DIRECTIONS FOR THIS TASK: Restate the opening lines of the material below word for word, stopping after the line that contains "groove.fall, groove.towards), from_front=True)".

· · ·

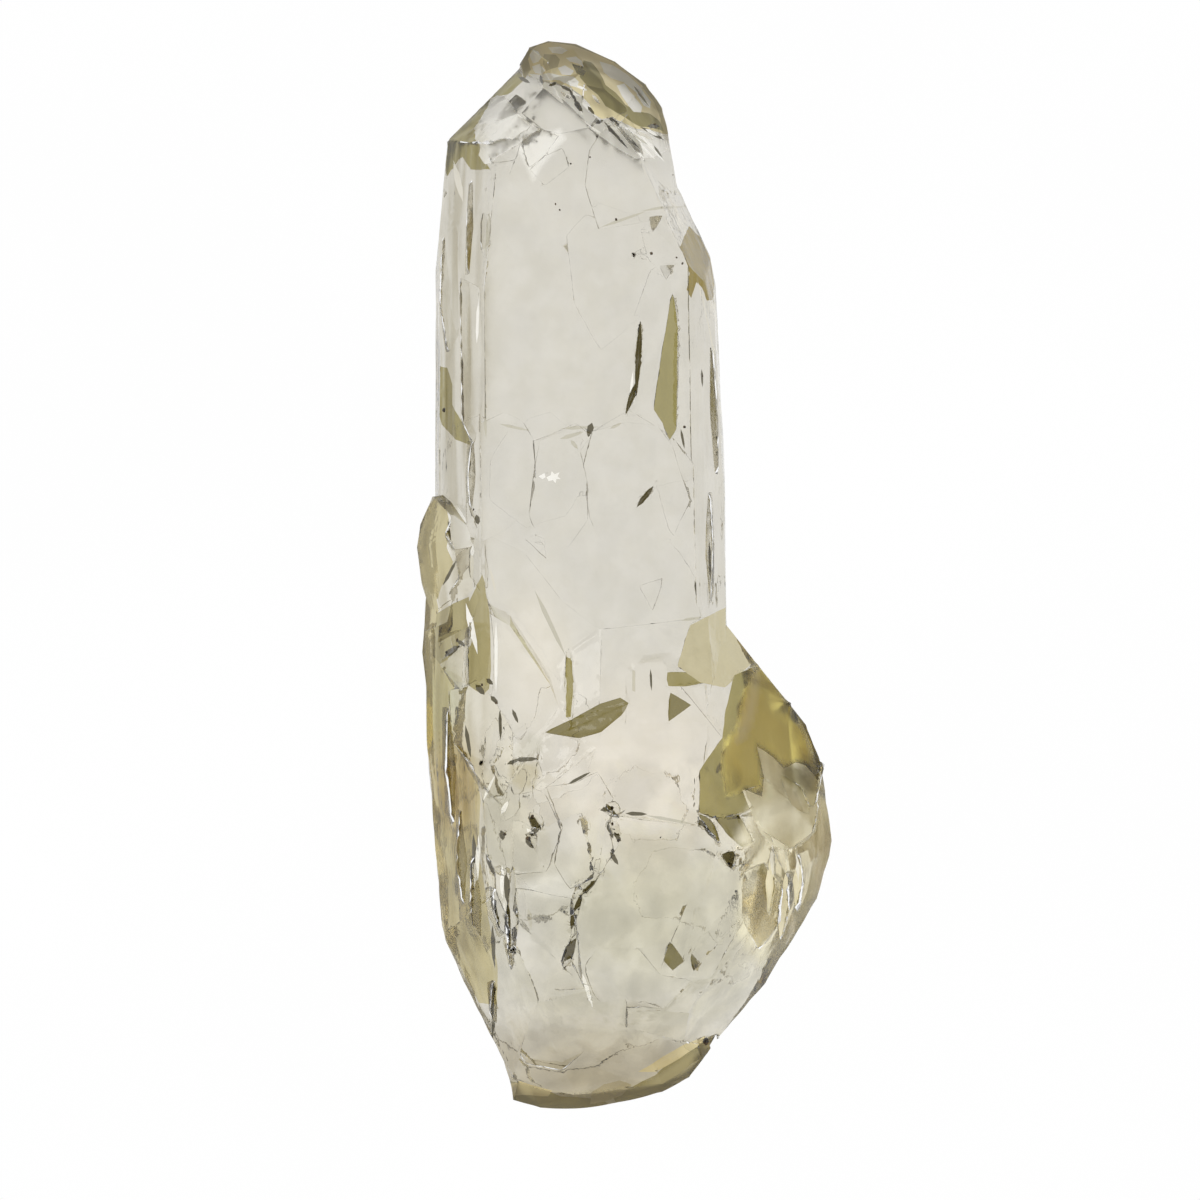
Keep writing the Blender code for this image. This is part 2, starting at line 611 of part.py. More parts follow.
def groove_mesh(groove):
    """A slit as a narrow chip with pointed ends."""
    start = Vector(groove.start)
    end = Vector(groove.end)
    along = (end - start).normalized()
    aside = Vector((-along.y, along.x)) * groove.width / 2
    middle = (start + end) / 2
    corners = (start, middle - aside, end, middle + aside)
    outline = tuple((corner.x, corner.y) for corner in corners)
    return chip_mesh(Chip(outline, groove.floor, groove.fall, groove.towards), from_front=True)


def add_object(name, mesh, collection):
    """Turns a mesh in millimetres into an object in metres."""
    mesh.transform(Matrix.Scale(MM, 4))
    data = bpy.data.meshes.new(name)
    mesh.to_mesh(data)
    mesh.free()
    obj = bpy.data.objects.new(name, data)
    collection.objects.link(obj)
    return obj


def add_helper(name, mesh, collection):
    """Adds a lobe or a cutter, which only the Booleans use."""
    helper = add_object(name, mesh, collection)
    helper.hide_render = True
    helper.display_type = "WIRE"


def new_collection(name):
    """Adds an empty collection to the scene."""
    collection = bpy.data.collections.new(name)
    bpy.context.scene.collection.children.link(collection)
    return collection


def heliodor_material():
    """Clear beryl with a pale yellow tint."""
    material = bpy.data.materials.new("heliodor")
    material.use_nodes = True
    surface = material.node_tree.nodes["Principled BSDF"]
    surface.inputs["Base Color"].default_value = COLOUR
    surface.inputs["Roughness"].default_value = ROUGHNESS
    surface.inputs["Metallic"].default_value = 0.0
    surface.inputs["IOR"].default_value = REFRACTION
    surface.inputs["Transmission Weight"].default_value = 1.0
    return material


def add_boolean(crystal, operation, collection):
    """Joins every helper of a collection to the crystal, or cuts it out."""
    boolean = crystal.modifiers.new(operation.title(), "BOOLEAN")
    boolean.operation = operation
    boolean.operand_type = "COLLECTION"
    boolean.collection = collection
    boolean.solver = "EXACT"


def build_crystal():
    """Joins the lobes, then breaks the chips and the slits out of them."""
    lobes = new_collection("lobes")
    breaks = new_collection("breaks")
    first, *others = LOBES
    crystal = add_object(NAME, lobe_mesh(LOBES[first]), bpy.context.scene.collection)
    for name in others:
        add_helper(name, lobe_mesh(LOBES[name]), lobes)
    for name, chip in FRONT_CHIPS.items():
        add_helper(name, chip_mesh(chip, from_front=True), breaks)
    for name, chip in BACK_CHIPS.items():
        add_helper(name, chip_mesh(chip, from_front=False), breaks)
    for name, groove in GROOVES.items():
        add_helper(name, groove_mesh(groove), breaks)
    add_helper("rest_plane", prism_over(REST_BLOCK, BELOW - CLEAR, BACK), breaks)
    crystal.data.materials.append(heliodor_material())
    add_boolean(crystal, "UNION", lobes)
    add_boolean(crystal, "DIFFERENCE", breaks)


for leftover in list(bpy.data.objects):
    bpy.data.objects.remove(leftover, do_unlink=True)
build_crystal()
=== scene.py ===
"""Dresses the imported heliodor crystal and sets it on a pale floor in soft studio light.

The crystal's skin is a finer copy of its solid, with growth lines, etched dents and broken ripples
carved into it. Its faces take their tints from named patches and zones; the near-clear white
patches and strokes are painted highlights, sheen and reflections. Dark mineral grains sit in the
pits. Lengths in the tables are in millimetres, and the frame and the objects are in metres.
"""

import logging
import math
import random
from dataclasses import dataclass
from enum import Enum

import bmesh
import bpy
import numpy as np
from mathutils import Matrix, Vector, noise
from mathutils.bvhtree import BVHTree


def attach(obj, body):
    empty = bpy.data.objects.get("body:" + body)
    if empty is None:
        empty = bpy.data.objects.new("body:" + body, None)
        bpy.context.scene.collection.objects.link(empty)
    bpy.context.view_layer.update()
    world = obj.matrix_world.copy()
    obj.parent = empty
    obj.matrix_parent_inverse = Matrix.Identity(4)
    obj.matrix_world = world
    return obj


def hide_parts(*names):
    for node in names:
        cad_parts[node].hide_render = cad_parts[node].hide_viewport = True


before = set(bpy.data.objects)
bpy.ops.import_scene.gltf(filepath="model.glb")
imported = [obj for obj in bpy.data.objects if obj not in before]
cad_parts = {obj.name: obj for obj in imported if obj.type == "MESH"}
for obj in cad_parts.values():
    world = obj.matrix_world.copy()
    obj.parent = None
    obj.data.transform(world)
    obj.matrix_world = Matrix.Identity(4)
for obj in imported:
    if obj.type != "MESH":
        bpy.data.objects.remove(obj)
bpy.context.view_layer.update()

LOG = logging.getLogger("heliodor")

MM = 0.001
NODE = "heliodor_crystal"
BODY = "root"
SAME_PLANE = 0.999

Colour = tuple[float, float, float]
Point = tuple[float, float]
Range = tuple[float, float]
StrokeRow = tuple[float, float, float, float, float]


class Tint(Enum):
    """The share of the light that a place of the surface lets through, by colour."""

    # Painted light: near-clear, so that the highlights, sheen and reflections painted with it show as
    # bright places.
    PAINTED_LIGHT = (0.97, 0.965, 0.945)
    FRONT = (0.695, 0.68, 0.64)
    PALE = (0.73, 0.705, 0.63)
    GREY = (0.58, 0.56, 0.48)
    BUFF = (0.58, 0.53, 0.38)
    TAN = (0.58, 0.53, 0.355)
    FLANK = (0.58, 0.52, 0.31)
    OLIVE = (0.33, 0.29, 0.11)
    DARK_OLIVE = (0.2, 0.17, 0.05)
    SEAM = (0.09, 0.075, 0.03)
    BRONZE = (0.27, 0.2, 0.01)
    GOLD = (0.84, 0.75, 0.47)
    DARK_GOLD = (0.56, 0.49, 0.27)
    AMBER = (0.78, 0.67, 0.2)
    MOSS = (0.42, 0.375, 0.2)
    SAND = (0.98, 0.94, 0.77)


@dataclass(frozen=True)
class Patch:
    """A face or a broken place of the front, with an edge and a tint: the crystal's own colour there,
    or a near-clear white that paints a highlight, sheen, reflection or lightened place.

    Where soft is more than 0, the edge fades over that width, and the tint covers by its share.
    """

    outline: tuple[Point, ...]
    tint: Tint
    frost: float = 0.0
    soft: float = 0.0
    share: float = 1.0


@dataclass(frozen=True)
class Zone:
    """A soft-edged zone: its middle, its radii across and along, and its tint."""

    middle: Point
    across: float
    along: float
    tint: Colour


@dataclass(frozen=True)
class Stroke:
    """A narrow crack or ridge with pointed ends, or a painted highlight along one: its two ends, its
    width and its tint.

    It is widest at one share of its length and slimmer at another.
    """

    start: Point
    end: Point
    width: float
    tint: Tint
    widest_at: float = 0.3
    slimmer_at: float = 0.75
    slimmer: float = 0.8

    def outline(self) -> tuple[Point, ...]:
        """The corners of the stroke, widest near its start."""
        start, end = Vector(self.start), Vector(self.end)
        aside = Vector((start.y - end.y, end.x - start.x)).normalized() * self.width / 2
        wide = start.lerp(end, self.widest_at)
        slim = start.lerp(end, self.slimmer_at)
        less = aside * self.slimmer
        corners = (start, wide + aside, slim + less, end, slim - less, wide - aside)
        return tuple((corner.x, corner.y) for corner in corners)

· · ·

RESULT:
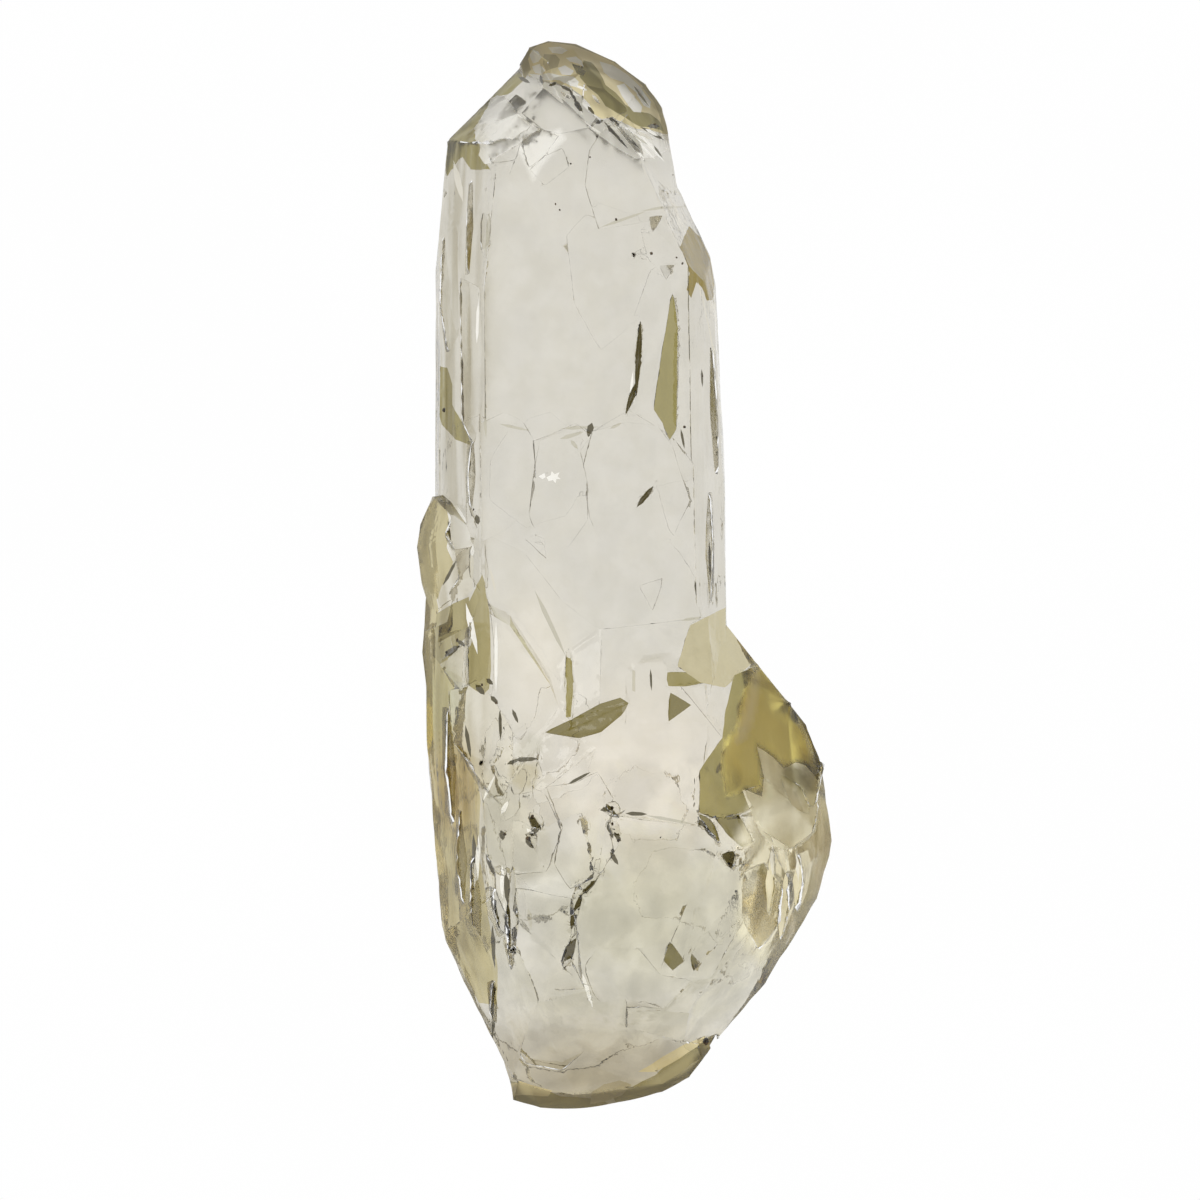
Keep writing the Blender code for this image. This is part 2, starting at line 611 of part.py. More parts follow.
def groove_mesh(groove):
    """A slit as a narrow chip with pointed ends."""
    start = Vector(groove.start)
    end = Vector(groove.end)
    along = (end - start).normalized()
    aside = Vector((-along.y, along.x)) * groove.width / 2
    middle = (start + end) / 2
    corners = (start, middle - aside, end, middle + aside)
    outline = tuple((corner.x, corner.y) for corner in corners)
    return chip_mesh(Chip(outline, groove.floor, groove.fall, groove.towards), from_front=True)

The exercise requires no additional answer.